If it is so irrelevant in the presentation of self, both legally and socially, as to mandate generalizations and suggestions on a registration form, I ask:

Why ask at all? If you can't give me an M or a W to tick and feel forced to ask for some relative, albeit heavily pondered conclusiveness, then give me a blank, full page and let me share something about my Self.

If you do ask, just be sure to have a valid reason for doing so.

Race: Fine and good if it is legally and socially a relative call, a personal mandate, a nuanced suggestion of self. Society morphs and with it so does its self-referencing vernacular.

I happen to be, for utter lack of knowing how else to put it anymore, a pasty-faced, smooth/light-haired, first generation American (as society now requires the fully unscientific/non-biological inclusion of country of origin to denote race). Can I then call myself an MPO1, or "Melting Pot Offspring, 1st generation/WEd (Western-Euro-descended) American?" That kinda covers things. If stat-gathering registering entities still need to know what vestigial remains of physical characteristics are evident to the extent that one chooses to lay claim to "just one," then ask for one and don't pussy foot around it.

Just be sure to have a valid reason for doing so.

Perhaps a few hundred thousand/million years ago, one might have been able to register for an event and used location to denote one's genetic predominance. Today, all physical attributes aside - obvious or indistinguishable - how we live and how we do what we do provide the cultural demographic explanation better than any pointer founded on what was once a series of pre-packaged features as collected in one human.
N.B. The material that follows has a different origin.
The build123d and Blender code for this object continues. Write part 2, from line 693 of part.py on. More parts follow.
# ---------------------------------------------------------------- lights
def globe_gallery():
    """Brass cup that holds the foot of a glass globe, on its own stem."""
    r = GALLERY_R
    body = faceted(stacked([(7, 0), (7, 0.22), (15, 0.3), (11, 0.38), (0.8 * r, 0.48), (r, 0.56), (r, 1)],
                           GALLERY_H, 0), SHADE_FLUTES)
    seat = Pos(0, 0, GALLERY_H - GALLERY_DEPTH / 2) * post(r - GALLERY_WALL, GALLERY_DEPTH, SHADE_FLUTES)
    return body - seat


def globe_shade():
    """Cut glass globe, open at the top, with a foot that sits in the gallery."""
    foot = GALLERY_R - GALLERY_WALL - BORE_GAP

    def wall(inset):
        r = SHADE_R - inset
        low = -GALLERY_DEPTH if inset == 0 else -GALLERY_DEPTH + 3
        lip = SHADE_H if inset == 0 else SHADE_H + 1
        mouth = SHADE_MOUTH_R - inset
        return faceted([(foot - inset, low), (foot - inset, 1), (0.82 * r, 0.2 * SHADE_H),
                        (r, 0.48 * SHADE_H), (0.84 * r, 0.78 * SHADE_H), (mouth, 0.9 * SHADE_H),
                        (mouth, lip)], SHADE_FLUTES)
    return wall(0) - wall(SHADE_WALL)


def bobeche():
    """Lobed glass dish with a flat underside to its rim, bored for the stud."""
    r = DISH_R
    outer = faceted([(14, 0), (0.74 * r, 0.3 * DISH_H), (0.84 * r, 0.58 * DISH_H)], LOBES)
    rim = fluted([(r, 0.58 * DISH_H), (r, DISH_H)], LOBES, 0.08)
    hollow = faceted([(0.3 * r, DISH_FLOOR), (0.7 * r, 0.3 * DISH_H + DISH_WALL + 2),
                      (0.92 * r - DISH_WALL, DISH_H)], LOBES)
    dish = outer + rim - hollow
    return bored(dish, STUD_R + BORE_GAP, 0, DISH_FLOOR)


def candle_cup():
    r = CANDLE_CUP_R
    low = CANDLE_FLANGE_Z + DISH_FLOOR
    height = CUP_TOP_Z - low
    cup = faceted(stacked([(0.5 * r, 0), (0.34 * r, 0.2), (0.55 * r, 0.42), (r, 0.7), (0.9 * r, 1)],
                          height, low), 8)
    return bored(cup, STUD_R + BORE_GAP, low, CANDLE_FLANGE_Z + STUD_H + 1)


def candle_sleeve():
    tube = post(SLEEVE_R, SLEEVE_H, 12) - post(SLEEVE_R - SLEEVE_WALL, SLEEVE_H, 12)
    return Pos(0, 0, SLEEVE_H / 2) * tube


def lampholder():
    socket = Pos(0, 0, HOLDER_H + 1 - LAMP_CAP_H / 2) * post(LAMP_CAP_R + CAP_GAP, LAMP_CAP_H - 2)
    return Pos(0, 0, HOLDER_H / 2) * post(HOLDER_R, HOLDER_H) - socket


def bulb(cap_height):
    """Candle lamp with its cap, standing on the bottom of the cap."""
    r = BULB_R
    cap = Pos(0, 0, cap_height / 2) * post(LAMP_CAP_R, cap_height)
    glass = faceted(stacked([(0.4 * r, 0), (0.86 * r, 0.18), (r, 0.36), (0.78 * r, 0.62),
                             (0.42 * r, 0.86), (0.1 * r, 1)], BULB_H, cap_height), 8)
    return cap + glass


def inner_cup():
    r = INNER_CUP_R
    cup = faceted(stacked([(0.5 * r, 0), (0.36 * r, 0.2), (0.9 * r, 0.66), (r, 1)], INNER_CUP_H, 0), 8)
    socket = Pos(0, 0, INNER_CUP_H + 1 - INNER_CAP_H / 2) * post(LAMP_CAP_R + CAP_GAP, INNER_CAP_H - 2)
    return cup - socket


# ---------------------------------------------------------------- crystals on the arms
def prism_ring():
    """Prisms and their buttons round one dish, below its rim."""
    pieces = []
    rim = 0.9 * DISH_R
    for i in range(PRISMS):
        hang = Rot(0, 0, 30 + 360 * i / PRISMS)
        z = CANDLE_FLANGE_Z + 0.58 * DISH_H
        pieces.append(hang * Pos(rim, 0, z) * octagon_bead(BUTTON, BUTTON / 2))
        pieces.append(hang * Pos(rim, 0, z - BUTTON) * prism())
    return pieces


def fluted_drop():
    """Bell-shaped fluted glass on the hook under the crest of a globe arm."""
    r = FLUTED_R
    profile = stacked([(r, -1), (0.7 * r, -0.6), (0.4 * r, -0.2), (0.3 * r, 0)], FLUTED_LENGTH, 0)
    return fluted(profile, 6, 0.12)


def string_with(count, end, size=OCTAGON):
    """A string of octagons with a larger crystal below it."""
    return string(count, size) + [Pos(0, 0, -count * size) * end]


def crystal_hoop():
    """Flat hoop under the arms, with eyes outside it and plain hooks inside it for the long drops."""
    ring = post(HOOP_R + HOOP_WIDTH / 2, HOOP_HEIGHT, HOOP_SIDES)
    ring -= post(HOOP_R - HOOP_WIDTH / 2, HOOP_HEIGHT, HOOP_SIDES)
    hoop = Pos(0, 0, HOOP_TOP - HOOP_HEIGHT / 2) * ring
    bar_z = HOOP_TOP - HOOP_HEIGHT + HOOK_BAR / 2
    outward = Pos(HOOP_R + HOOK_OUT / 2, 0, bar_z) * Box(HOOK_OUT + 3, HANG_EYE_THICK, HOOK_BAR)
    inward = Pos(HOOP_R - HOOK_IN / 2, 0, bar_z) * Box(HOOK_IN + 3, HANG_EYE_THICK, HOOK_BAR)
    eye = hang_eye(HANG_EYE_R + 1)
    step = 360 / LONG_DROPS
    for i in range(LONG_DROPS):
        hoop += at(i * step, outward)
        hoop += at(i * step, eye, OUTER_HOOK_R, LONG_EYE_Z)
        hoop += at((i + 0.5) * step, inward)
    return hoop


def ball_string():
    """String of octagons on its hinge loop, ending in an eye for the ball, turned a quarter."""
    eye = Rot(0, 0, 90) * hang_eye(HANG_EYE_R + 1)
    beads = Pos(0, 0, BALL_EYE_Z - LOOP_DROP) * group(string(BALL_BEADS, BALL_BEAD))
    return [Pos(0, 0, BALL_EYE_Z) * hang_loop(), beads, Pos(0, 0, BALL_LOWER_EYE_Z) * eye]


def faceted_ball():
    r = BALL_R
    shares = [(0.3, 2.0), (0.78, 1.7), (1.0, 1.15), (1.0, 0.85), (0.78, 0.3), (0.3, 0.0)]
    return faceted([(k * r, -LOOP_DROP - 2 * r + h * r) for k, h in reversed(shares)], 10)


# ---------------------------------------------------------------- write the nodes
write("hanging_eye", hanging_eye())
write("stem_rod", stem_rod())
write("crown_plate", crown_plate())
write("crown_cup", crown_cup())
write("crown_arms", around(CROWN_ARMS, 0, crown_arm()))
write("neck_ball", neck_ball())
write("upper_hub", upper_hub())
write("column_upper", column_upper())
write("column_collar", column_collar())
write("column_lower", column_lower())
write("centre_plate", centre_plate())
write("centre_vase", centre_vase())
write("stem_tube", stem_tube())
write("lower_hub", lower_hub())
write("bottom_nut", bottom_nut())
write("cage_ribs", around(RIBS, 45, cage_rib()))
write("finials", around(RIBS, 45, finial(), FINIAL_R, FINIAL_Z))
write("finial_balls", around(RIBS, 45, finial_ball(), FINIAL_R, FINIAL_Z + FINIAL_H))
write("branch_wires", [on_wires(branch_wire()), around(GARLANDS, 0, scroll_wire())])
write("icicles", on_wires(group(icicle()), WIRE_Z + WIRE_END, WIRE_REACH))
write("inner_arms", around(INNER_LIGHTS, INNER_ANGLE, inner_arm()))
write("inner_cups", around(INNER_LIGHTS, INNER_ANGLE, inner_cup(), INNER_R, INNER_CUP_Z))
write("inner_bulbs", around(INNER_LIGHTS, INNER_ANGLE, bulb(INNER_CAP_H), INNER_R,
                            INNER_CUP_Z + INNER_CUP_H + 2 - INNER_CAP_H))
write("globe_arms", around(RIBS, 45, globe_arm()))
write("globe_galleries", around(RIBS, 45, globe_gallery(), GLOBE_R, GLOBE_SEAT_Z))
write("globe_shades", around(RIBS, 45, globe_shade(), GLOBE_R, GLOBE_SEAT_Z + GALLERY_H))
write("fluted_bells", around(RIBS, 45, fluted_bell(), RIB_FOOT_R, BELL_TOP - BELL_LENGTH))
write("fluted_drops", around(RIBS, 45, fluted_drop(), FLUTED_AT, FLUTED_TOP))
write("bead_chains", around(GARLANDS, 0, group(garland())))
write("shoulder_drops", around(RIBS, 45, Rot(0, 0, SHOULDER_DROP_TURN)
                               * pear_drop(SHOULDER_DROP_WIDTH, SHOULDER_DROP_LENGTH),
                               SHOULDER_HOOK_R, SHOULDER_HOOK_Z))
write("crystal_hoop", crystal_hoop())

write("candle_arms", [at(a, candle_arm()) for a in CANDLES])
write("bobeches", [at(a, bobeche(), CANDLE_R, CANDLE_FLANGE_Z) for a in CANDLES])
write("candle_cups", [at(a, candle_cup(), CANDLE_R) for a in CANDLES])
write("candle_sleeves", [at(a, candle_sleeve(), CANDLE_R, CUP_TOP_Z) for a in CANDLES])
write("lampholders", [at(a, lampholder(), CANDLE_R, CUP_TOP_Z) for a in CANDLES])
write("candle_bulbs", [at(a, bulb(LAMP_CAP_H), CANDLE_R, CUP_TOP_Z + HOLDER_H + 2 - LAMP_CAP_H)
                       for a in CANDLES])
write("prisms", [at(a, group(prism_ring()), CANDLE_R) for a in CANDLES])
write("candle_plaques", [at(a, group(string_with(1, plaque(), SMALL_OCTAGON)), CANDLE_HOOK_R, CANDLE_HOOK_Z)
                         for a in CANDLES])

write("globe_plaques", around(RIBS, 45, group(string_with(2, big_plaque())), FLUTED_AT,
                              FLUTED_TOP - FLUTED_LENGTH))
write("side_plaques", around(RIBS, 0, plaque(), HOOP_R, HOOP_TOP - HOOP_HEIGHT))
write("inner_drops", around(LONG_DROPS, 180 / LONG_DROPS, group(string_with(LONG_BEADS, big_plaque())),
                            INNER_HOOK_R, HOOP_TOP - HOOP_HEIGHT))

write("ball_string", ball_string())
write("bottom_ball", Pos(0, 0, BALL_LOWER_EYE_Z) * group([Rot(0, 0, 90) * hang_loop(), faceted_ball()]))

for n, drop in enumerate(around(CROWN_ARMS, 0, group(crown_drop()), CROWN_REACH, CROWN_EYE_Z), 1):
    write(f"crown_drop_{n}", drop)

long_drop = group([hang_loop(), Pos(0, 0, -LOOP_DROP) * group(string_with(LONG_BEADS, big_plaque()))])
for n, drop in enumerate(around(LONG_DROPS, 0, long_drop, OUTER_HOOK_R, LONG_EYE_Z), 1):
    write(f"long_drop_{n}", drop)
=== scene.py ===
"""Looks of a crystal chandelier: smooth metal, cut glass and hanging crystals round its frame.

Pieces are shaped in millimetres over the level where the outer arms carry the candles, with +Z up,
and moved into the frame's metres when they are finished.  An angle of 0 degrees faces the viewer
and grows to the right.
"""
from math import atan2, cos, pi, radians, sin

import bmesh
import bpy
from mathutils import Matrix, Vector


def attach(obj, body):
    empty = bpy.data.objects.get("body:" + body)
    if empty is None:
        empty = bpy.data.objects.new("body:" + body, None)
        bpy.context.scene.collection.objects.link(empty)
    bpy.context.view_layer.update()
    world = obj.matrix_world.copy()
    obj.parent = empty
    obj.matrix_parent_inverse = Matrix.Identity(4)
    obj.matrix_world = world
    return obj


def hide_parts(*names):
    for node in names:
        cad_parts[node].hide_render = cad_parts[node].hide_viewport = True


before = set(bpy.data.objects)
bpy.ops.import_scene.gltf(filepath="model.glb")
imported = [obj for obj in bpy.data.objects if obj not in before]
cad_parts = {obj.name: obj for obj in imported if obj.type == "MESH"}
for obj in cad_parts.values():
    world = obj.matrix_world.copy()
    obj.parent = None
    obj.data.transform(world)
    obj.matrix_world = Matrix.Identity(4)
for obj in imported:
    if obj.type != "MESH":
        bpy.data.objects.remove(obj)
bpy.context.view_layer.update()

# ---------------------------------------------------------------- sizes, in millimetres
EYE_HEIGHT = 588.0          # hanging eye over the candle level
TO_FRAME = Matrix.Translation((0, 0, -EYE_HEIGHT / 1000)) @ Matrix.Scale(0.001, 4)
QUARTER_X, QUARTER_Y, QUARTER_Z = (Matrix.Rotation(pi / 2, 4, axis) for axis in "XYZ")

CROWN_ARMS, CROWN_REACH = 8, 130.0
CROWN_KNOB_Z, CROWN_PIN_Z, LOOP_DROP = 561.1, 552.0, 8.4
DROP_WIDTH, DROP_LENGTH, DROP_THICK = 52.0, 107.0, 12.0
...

If you can't give me a W or a C or an N to tick and feel forced ask for some relative, albeit heavily pondered conclusiveness, give me a blank, full page and let me share something about my Self.
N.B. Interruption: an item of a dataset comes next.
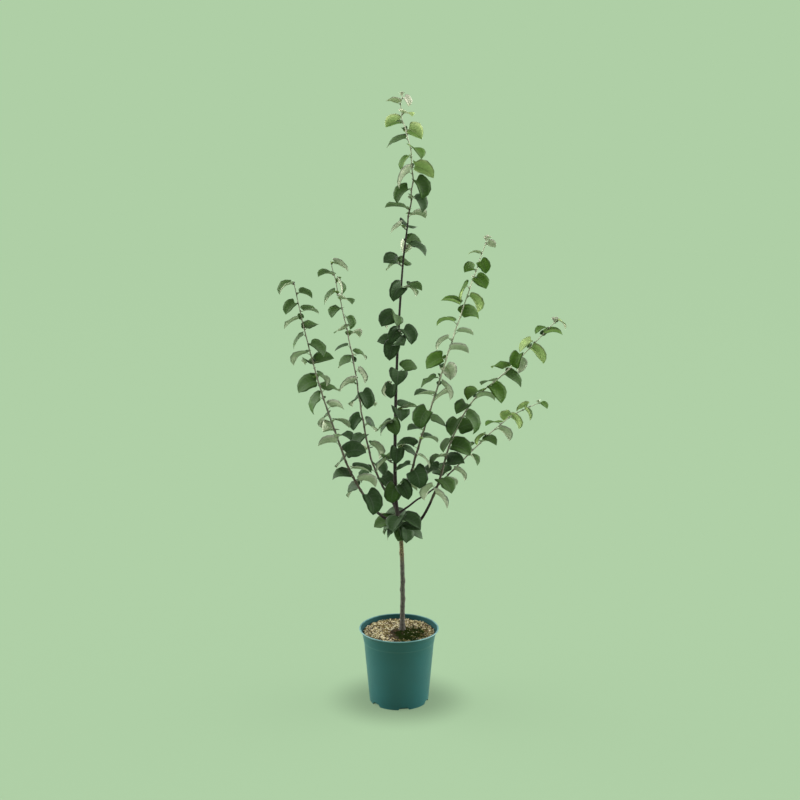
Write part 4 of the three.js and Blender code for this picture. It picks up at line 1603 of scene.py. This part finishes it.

Age: In this day and age, most living human (Americans, especially) are minor miracles of medicine and meds. Age as a numerically noted sum of health and physical/mental condition is perhaps the most relative of them all. Look at us. Compare us. If we must be as obtuse on so-called gender and so-called race as we are now, if consistent, we need also to be asked our "Age" in this way:

"With which age do you most identify?"

If forms and surveys can no longer ask for simple digits or capitalized consonant labels, give us registrants something illustrative and reflective to tick, like...

_____ Young, feeling great; thank you for asking.
_____ Old, not so great; thank you for asking.

If registering entities still really, truly need to know how old I am, just let me put my numeric, date-of-birth-calculated age on the line. No biggie.

Just be sure to have a valid reason for doing so.

Brevity can still be valid and non-controversial. I believe multi-syllabic convolution of terms and definitions in this ultra-quick-click, tech-based sound byte society of ours are tedious and indicative of trepidation where there should be none.

After registering for the event, I registered my opinion to those supplemental, semi-statistical Qs. I left them blank.